After a one-day respite, COVID-19 cases in the Australian state of Victoria rose again, prompting a move to make masks mandatory in metropolitan Melbourne and the nearby shire of Mitchell. Health officials on Sunday recorded 363 new cases in the past 24 hours. Two men and a woman in their 90s died, taking the national death toll from COVID-19 to 122.
The World Health Organization on Saturday again reported a single-day record of new infections with 259,848.
South Africa now trails the U.S., Brazil, India — all far more populous countries — in the number of infections, surpassing Peru, after health authorities announced 13,285 new cases.
South Africa’s new coronavirus epicenter, Gauteng province, hosts the cities of Johannesburg and Pretoria and one-quarter of the country’s population of 57 million, with many poor people living in crowded conditions in the middle of a frosty Southern Hemisphere winter.
“The simple fact is that many South Africans are sitting ducks because they cannot comply with World Health Organization protocols on improved hygiene and social distancing,” the foundation of former South African archbishop and Nobel Peace Prize winner Desmond Tutu and his wife, Leah, warned in a statement.
Global COVID-19 deaths have hit 601,549, according to Johns Hopkins University data. The United States tops the list with 140,119 deaths, followed by 78,772 in Brazil and 45,358 in the United Kingdom and 38,888 in Mexico, where a surge in cases have frustrated plans to reopen the economy.
The number of confirmed infections worldwide has passed 14.2 million, out of which 3.7 million are in the United States. There are over 2 million in Brazil and more than 1 million in India.

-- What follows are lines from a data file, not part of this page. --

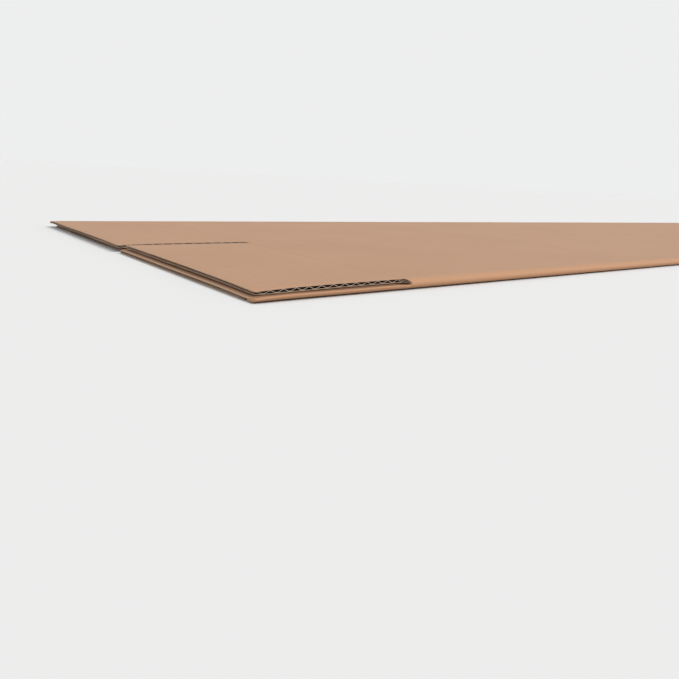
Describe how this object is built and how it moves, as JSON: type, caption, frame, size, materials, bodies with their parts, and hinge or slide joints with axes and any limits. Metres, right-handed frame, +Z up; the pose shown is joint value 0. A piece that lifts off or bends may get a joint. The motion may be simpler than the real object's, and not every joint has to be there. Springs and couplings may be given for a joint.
{
  "type": "flattened cardboard box",
  "caption": "Long slotted corrugated cardboard box folded flat: two layers of panels between two folded edges, with slotted end flaps that turn up on their score lines.",
  "frame": {"origin": "centre of the underside, where the flat box rests", "axes": "+X along the box's long side, towards its right end; +Y across it, towards the far folded edge; +Z up"},
  "size_m": [1.3866, 0.3108, 0.0044],
  "materials": {
    "kraft_board": "matte uncoated kraft liner"
  },
  "bodies": {
    "sleeve": {"folded_sleeve": "kraft_board"},
    "near_flap_left": {"near_flap_left": "kraft_board"},
    "far_flap_left": {"far_flap_left": "kraft_board"},
    "near_flap_right": {"near_flap_right": "kraft_board"},
    "far_flap_right": {"far_flap_right": "kraft_board"}
  },
  "joints": [
    {"name": "near_flap_left_fold", "type": "hinge", "parent": "sleeve", "child": "near_flap_left", "pos_m": [-0.61275, 0, 0.0046], "axis": [0, 1, 0], "range_deg": [0, 178]},
    {"name": "far_flap_left_fold", "type": "hinge", "parent": "sleeve", "child": "far_flap_left", "pos_m": [-0.61275, 0, 0.0046], "axis": [0, 1, 0], "range_deg": [0, 178]},
    {"name": "near_flap_right_fold", "type": "hinge", "parent": "sleeve", "child": "near_flap_right", "pos_m": [0.61275, 0, 0.0046], "axis": [0, -1, 0], "range_deg": [0, 178]},
    {"name": "far_flap_right_fold", "type": "hinge", "parent": "sleeve", "child": "far_flap_right", "pos_m": [0.61275, 0, 0.0046], "axis": [0, -1, 0], "range_deg": [0, 178]}
  ]
}
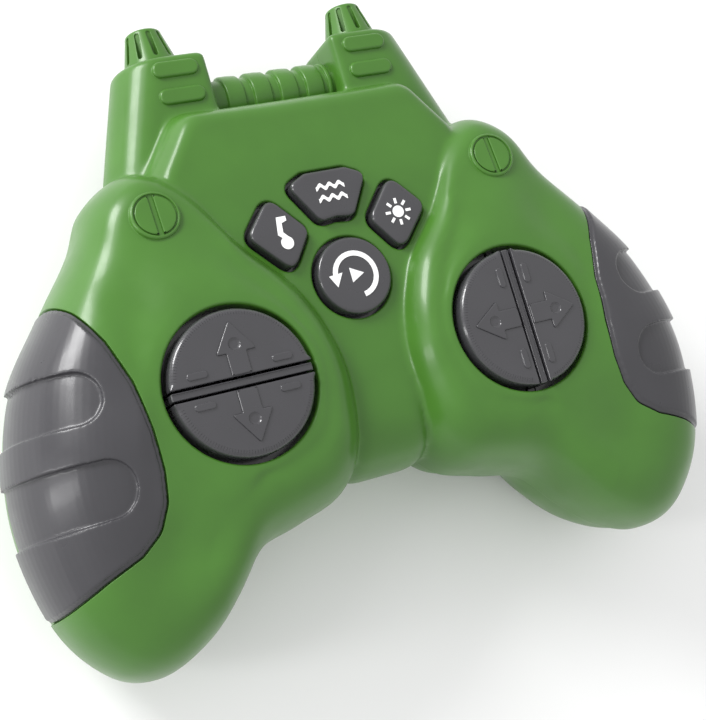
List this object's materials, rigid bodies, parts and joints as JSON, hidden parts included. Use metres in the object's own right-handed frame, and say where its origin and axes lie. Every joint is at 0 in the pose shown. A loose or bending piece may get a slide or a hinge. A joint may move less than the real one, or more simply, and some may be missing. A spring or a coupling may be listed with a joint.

Experts believe the true numbers around the world are higher because of testing shortages and data collection issues in some nations.
Infections are soaring in U.S. states like Florida, Texas, Arizona, fueled by the haphazard lifting of lockdowns and the resistance of some Americans to wearing masks.
Teams of military medics have been deployed in Texas and California to help hospitals deal with a deluge of patients who are flooding emergency rooms in parts of the U.S. Some patients are being moved into hallways to make room for most seriously ill and nurses are working extra shifts to keep up with the surge.
Patients struggling to breathe are being placed on ventilators in emergency wards since intensive care units are full, officials say.
Patients are waiting “hours and hours” to get admitted, said Dr. Alison Haddock of the Baylor College of Medicine in the state of Texas, which reported a new daily record for virus deaths Friday and more than 10,000 confirmed cases for the fourth consecutive day. More than 80 infants have tested positive for the virus in the state.
“I’ve never seen anything like this COVID surge,” said Haddock, who has worked in emergency rooms since 2007. “We’re doing our best, but we’re not an ICU.”
The surge of infections means that millions of American children are unlikely to return to classrooms full time in the fall.
Police in Barcelona are limiting access to some of the city’s beaches because sunbathers are ignoring regulations amid a resurgence of the coronavirus. Authorities in Amsterdam are urging people not to visit the city’s famous red light district and have closed off some of the historic district’s narrow streets because they are too busy.
Local governments in India continued to reimpose focused lockdowns in several parts of the country following a surge in cases. And in Iran, the president made the startling announcement that as many as 25 million Iranians could have been infected, the state-run IRNA news agency reported. Hassan Rouhani cited a new Health Ministry study that has not been made public. Iran has the Middle East’s worst outbreak with more than 270,000 confirmed cases.
In Bangladesh, confirmed cases surpassed 200,000 but experts say the number is much higher as the country lacks adequate labs for testing. Most people in rural areas have stopped wearing masks and are thronging shopping centers ahead of the Islamic festival Eid al-Adha this month.
Scientists, meanwhile, poured cold water on British Prime Minister Boris Johnson’s hope that the country may return to normal by Christmas, saying that, without a vaccine, normal life was a long way off.